Search for Superconductivity in Charge Doped Composites of Carbon Nanotubes and Fullerides

The motivation of this study is to develop a highly sensitive method of microwave absorption in low magnetic fields (LFMA), combined with SQUID magnetometry, for searching for superconducting phases in nanocomposites in which carrier concentration is changed by in-situ doping. The unzipped ribbons of multiwalled carbon nanotubes (MWCNTs) (which are stacks of graphene ribbons) are infiltrated by $\mbox{C}_{60}$ fullerenes and doped chemically (by alkali metals) and electrochemically to modulate the carrier concentration.

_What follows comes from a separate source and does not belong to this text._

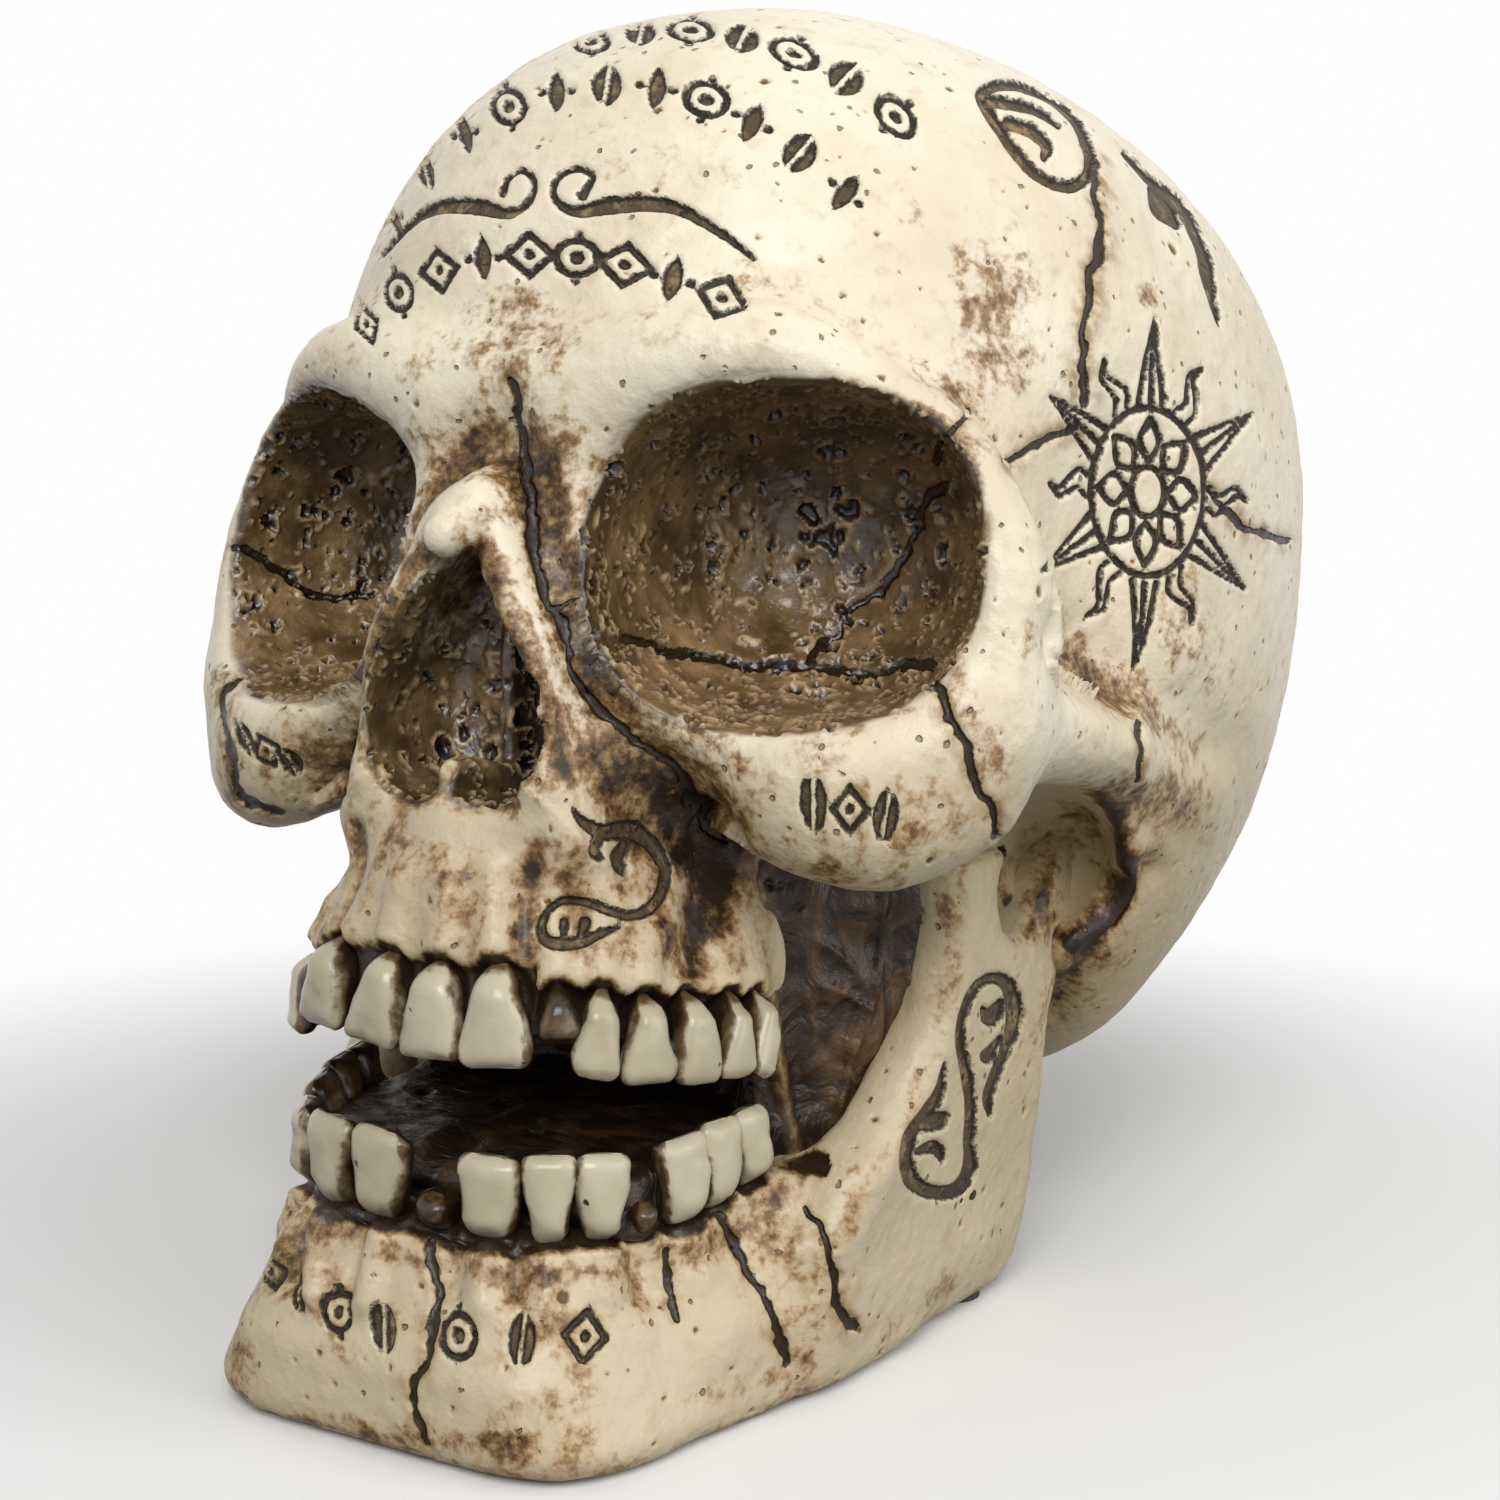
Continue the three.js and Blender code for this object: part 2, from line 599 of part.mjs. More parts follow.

It is demonstrated that hysteretic LFMA appearing below $T_c$ is indeed a highly sensitive test for negligibly small superconducting (SC) phases (\mbox{$\sim10^{-11}\ \mbox{g}$}), and multi-phase SC composites with several $T_c$ can be detected and separated. At the same time, non-SC signals (which are quite similar to SC LFMA) have been found from samples containing magnetic nanoclusters (Fe, Ni/Co, etc.) which are catalyst residuals in CNT synthesis. The strategies of differentiating SC LFMA from magnetic LFMA by complementary SQUID/transport studies are suggested.